--- Excerpted records ---

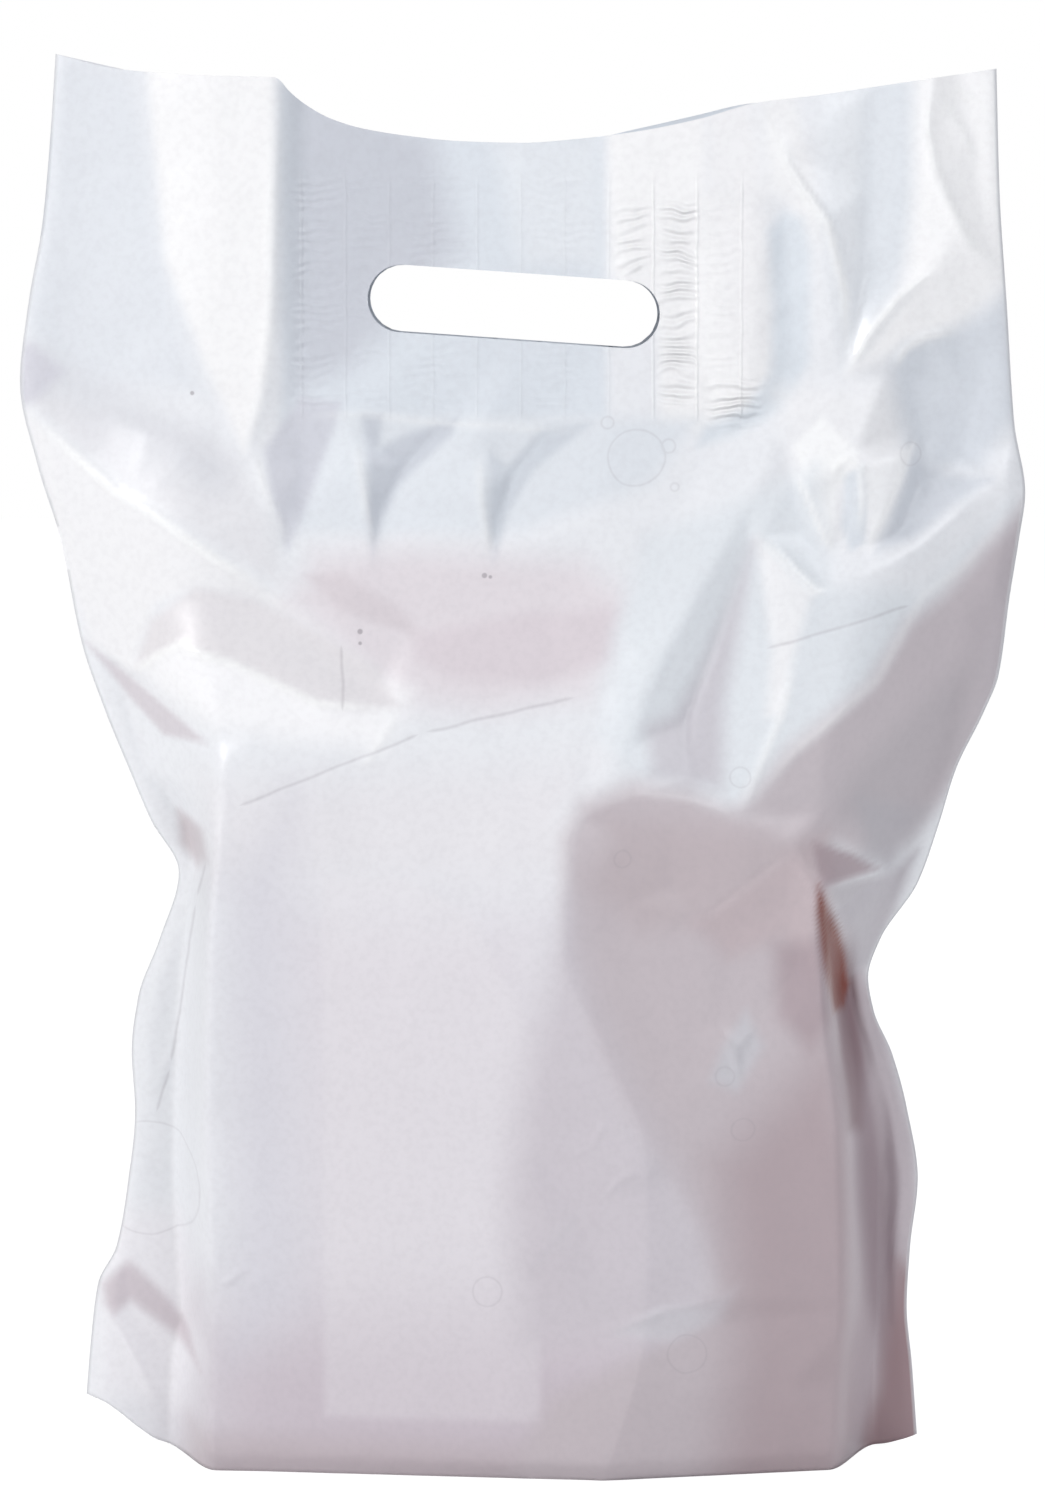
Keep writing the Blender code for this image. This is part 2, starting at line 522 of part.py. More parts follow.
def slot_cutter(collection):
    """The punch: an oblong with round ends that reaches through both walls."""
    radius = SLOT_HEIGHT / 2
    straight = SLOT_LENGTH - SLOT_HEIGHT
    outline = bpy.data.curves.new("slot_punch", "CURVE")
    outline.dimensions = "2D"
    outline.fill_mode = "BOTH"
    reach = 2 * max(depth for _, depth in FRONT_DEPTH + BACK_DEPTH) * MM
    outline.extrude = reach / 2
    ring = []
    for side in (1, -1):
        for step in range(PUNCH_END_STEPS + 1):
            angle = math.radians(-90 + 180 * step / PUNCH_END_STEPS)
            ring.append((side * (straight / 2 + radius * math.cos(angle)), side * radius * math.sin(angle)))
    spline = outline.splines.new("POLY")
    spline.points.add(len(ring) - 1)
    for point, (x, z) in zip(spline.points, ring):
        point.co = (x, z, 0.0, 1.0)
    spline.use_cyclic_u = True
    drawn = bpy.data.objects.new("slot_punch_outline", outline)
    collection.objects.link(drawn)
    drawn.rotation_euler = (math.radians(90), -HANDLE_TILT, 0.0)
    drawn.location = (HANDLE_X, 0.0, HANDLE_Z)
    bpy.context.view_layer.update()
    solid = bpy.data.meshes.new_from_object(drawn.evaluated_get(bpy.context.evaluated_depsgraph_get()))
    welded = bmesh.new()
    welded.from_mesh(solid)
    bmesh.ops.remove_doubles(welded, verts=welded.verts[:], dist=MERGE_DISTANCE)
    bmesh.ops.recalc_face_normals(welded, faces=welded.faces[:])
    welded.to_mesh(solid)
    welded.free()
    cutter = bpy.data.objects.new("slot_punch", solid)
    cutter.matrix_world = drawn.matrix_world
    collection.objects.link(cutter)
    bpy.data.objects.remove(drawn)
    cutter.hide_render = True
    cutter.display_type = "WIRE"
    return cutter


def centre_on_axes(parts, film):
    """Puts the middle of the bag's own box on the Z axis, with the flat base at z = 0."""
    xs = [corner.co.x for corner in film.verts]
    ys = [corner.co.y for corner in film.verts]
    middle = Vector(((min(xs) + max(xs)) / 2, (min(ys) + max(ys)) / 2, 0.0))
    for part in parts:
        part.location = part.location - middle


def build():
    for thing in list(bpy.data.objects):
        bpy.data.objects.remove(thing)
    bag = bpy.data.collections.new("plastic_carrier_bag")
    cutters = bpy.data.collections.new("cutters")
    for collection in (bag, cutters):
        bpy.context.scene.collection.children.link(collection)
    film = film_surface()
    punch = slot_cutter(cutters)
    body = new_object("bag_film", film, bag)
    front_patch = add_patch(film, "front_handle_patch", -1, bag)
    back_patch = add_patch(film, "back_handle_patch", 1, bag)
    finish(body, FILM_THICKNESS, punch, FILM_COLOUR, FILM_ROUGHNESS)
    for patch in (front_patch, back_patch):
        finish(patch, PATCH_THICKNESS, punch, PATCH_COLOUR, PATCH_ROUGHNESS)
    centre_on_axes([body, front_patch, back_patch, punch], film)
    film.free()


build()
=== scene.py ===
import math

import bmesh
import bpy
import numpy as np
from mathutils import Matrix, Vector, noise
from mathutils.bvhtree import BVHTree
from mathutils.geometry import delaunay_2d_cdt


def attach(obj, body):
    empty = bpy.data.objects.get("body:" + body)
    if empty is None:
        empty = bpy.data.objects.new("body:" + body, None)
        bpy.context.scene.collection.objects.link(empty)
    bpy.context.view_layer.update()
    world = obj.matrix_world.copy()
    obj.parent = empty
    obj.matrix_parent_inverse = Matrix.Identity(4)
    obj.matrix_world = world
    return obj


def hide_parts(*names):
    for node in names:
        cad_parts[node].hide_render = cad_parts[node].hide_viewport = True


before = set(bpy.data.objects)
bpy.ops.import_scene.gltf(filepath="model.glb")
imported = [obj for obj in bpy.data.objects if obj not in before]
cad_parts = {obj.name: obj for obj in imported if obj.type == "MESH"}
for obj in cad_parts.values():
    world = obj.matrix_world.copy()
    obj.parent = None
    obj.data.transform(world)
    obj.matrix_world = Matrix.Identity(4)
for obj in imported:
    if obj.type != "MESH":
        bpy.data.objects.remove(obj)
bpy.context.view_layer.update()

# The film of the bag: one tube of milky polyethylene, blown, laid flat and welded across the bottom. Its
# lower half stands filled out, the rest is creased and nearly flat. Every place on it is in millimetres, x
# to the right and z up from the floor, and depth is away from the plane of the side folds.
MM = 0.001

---
--- Excerpted records ---

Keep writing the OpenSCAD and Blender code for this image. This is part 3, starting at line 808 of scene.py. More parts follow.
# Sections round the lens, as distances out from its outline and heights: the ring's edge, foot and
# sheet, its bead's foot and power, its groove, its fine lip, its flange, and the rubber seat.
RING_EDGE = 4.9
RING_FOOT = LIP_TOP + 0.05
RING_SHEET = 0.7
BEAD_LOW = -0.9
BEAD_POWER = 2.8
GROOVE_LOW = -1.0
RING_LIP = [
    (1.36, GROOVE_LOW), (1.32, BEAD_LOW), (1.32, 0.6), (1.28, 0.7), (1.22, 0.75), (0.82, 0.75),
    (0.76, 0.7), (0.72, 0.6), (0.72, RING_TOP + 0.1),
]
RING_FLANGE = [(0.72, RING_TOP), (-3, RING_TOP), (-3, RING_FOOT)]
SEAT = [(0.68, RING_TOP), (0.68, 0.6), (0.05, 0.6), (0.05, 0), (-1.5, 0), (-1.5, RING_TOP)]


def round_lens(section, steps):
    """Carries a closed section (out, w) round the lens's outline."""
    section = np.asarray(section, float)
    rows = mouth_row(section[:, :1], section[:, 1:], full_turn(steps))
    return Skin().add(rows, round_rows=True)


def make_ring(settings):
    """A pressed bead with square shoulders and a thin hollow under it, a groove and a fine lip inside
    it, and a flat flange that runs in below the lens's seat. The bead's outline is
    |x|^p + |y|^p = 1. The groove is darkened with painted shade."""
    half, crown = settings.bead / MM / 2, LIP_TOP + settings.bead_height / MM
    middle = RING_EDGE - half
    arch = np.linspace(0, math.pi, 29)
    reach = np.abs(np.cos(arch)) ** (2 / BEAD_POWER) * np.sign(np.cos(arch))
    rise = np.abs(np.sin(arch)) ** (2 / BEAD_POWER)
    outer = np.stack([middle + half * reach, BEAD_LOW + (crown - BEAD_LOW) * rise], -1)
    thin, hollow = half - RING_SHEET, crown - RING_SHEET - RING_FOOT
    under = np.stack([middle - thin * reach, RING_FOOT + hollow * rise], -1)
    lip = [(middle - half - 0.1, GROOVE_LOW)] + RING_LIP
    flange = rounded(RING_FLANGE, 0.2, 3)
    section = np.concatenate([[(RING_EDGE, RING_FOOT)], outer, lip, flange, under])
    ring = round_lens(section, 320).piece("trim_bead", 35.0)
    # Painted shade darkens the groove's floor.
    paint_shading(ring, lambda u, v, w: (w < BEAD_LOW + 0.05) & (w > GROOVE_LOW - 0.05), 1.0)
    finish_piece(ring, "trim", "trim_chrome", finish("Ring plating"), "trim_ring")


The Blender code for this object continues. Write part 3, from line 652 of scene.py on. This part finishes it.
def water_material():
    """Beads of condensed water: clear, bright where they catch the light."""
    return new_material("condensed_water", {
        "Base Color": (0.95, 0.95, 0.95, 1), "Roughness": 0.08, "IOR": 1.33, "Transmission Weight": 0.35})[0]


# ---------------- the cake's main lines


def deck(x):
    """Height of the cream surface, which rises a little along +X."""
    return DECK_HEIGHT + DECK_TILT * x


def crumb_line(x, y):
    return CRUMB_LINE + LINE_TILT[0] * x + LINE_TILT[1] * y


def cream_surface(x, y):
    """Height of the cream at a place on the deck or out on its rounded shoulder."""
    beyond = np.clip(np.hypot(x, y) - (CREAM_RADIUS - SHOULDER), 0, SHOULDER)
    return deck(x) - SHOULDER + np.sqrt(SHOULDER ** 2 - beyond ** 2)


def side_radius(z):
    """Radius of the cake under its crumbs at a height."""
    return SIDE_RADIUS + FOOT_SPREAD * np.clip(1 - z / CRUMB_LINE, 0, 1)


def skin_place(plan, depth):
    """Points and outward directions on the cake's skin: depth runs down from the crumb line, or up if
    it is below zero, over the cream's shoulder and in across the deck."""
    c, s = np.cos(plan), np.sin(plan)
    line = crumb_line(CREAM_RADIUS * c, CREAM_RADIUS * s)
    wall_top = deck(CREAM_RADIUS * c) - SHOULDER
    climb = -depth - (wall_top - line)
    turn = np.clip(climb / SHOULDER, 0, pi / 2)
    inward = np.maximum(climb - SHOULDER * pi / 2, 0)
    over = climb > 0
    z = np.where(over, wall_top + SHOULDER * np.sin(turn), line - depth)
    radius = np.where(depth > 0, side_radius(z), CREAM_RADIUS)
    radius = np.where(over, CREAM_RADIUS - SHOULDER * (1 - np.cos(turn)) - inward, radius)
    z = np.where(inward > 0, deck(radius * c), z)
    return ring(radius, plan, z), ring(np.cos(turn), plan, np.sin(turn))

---

(Request):
Each line from the one holding "cad_parts[node].hide_render = cad_parts[node].hide_viewport" to the one holding "imported = [obj", those two included, is to be transcribed exactly, and no other line.

(Written solution):
        cad_parts[node].hide_render = cad_parts[node].hide_viewport = True


before = set(bpy.data.objects)
bpy.ops.import_scene.gltf(filepath="model.glb")
imported = [obj for obj in bpy.data.objects if obj not in before]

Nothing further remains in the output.